The series was critically acclaimed, an upbeat yet poignant reminder of past success, present future and future hope. It was especially loved by the creatives I worked with, and was chosen as one of the first scripted series initiatives by YouTube. Sony/Columbia has a history of aligning with insurgent networks and platforms, free to negotiate with almost anyone and not bound by corporate predispositions and think tank philosophies that have resulted in a dramatic version of FRESH PRINCE OF BEL AIR on Peacock and an attempt to resurrect HEAD OF THE CLASS for HBO Max. COBRA KAI was way more successful than that.
Trouble was, Sony (and I, at the time)had a lot of trouble proving it. COBRA KAI’s first seasons were mostly hidden behind a pay wall that YouTube believed would be a gateway for an SVOD portfolio that would rival Netflix’s. But without a library of other movies and shows to support it, and grafted onto a platform that champions user-generated video that’s mostly free, there was little data we had to suggest that in spite of the immense failure of YouTube Red COBRA KAI was indeed a hit. But we did have strong qualitative metrics, and what we were able to glean suggested that the series had relative popularity to the obscure and rejected platform that housed it.

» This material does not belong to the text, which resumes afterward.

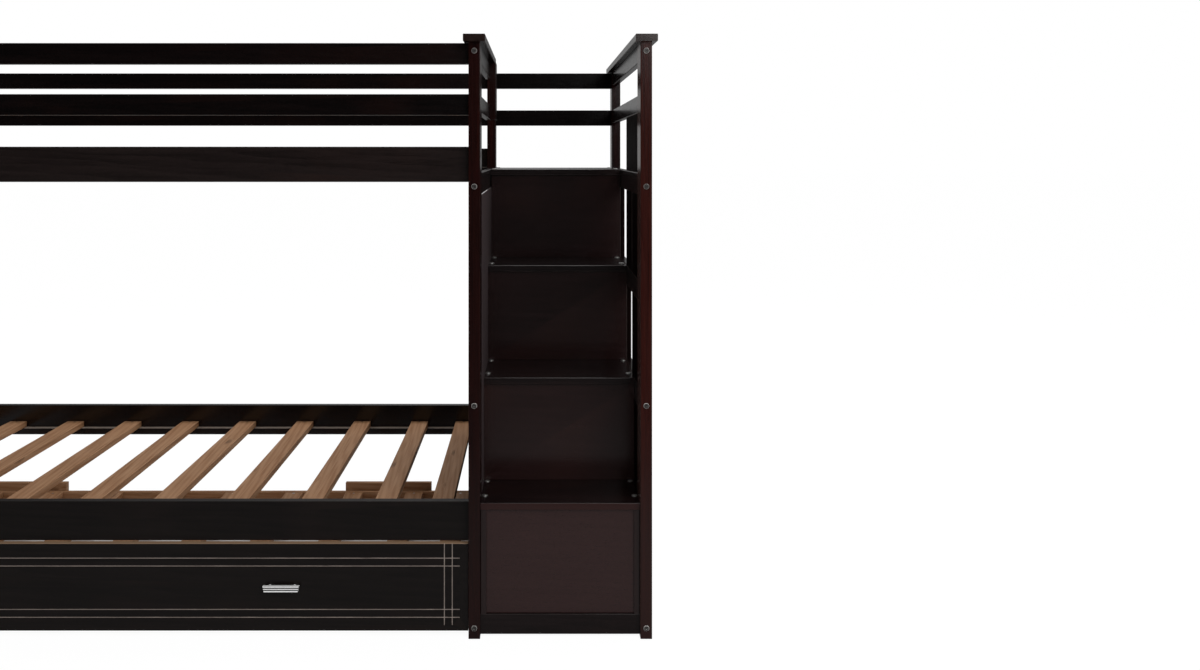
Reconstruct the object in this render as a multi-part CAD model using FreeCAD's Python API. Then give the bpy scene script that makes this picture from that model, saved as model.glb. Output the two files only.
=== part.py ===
import FreeCAD, Part
import math
import os

# Twin-over-twin bunk bed with a storage staircase at its right end and a pull-out trundle.
# Millimetres. +X runs along the bed towards the stairs, +Y from the front to the rear, +Z up.
# The origin is on the floor, under the middle of the whole bed.

# ---- overall sizes -------------------------------------------------------------------------
HEIGHT = 1560.0                # floor to the top of the cap rails
FRAME_DEPTH = 1070.0           # front face of the front posts to rear face of the rear posts
BED_LENGTH = 1930.0            # clear length between the left and middle end frames
STAIR_WIDTH = 414.0            # clear width between the middle and right end frames

# ---- end frames ----------------------------------------------------------------------------
POST_WIDTH = 30.0              # along X
POST_DEPTH = 82.0              # along Y
CAP_WIDTH = 57.0
CAP_THICKNESS = 19.0
CAP_END_OVERHANG = 13.5        # past the posts, front and rear
TOP_PANEL_HEIGHT = 47.0
INFILL_THICKNESS = 18.0        # rails and planks between the posts of one frame
INFILL_INSET = 3.0             # from a post's face beside the stairs or the left bunk end to the infill
SIDE_RAIL_HEIGHT = 59.0
SIDE_GUARD_HEIGHT = 46.0       # guard rail between the posts of one frame
GUARD_HEIGHT = 55.0
FOOT_GAP = 6.0                 # the lowest rails stay this far above the floor
GUARD_GAP = 78.0               # between the two guard rails
GUARD_TO_RAIL = 82.0           # between the lower guard rail and the upper bunk's rail
GUARD_DROP = 1.0               # the upper guard rail's top is this far below the posts' tops

# ---- guard beside the platform, on the middle frame ----------------------------------------
ENTRY_WIDTH = 300.0            # opening from the platform into the upper bunk
GUARD_STILE_DEPTH = 90.0
GUARD_STILE_THICKNESS = 19.5

# ---- bunk rails, ledgers and slats ---------------------------------------------------------
RAIL_THICKNESS = 22.0
RAIL_SETBACK = 24.0            # from a post's outer face to a rail's outer face
UPPER_RAIL_HEIGHT = 92.0
LOWER_RAIL_HEIGHT = 102.0
LOWER_RAIL_TOP = 347.0
LEDGER_DEPTH = 22.0
LEDGER_HEIGHT = 22.0
LEDGER_RISE = 3.0              # from a rail's lower edge to its ledger's
LEDGER_SCREWS = 6
SLAT_WIDTH = 60.0
SLAT_THICKNESS = 20.0
SLAT_END_GAP = 2.0             # from a slat's end to the rail
SLAT_FIRST = 85.0              # from an end frame to the first slat's centre line
SLAT_SECOND = 244.0            # from an end frame to the second slat's centre line
SLAT_INNER_COUNT = 8           # slats from the second to the last but one, evenly spaced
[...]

So with the tenacity of the characters that it chronicled, Sony fought doggedly to find the show a new home when YouTube decided to abort their scripted series strategy. A third season had already been produced when Google abandoned it, and we used it, plus the well-received plot twists of its second season that saw the return of Martin Kove’s villianous character to the Miyagi-verse, to lobby anyone and everyone who’d listen. Netflix bit, and after protracted negotiations it found a new home there, just before the pandemic shut down the world.
An awful lot of Netflix-and-chillers watched the series in lockdown, and when season 4 dropped at the end of 2020 it filled an appetite for new and anticipated content that few other producers could fill at the time, And when that fourth season premiered, in a world mostly devoid of original broadcast TV COBRA KAI opened as, simply, the most-viewed series in the United States, and had substantial popularity elsewhere as well–at least, based upon what Netflix chose to share.
So it’s particularly significant that Season Five premieres today, on a service that has been rightfully maligned for putting an expiration date on its series that more often that not preclude any series from exceeding three or four seasons. Technically, it’s only the second under the Netflix banner, so perhaps calling it an outlier is a tad premature. But at a time when its competitors are thrashing it out for global domination with nine and ten-figure investments in worlds of history and fantasy Netflix’s releasing of a proven success with more comic overtones,that centers around a world sometimes all too real is classic zig-when-they-zag strategy. And proof positive that if you have the right chops–or chopsticks–you can indeed accomplish anything.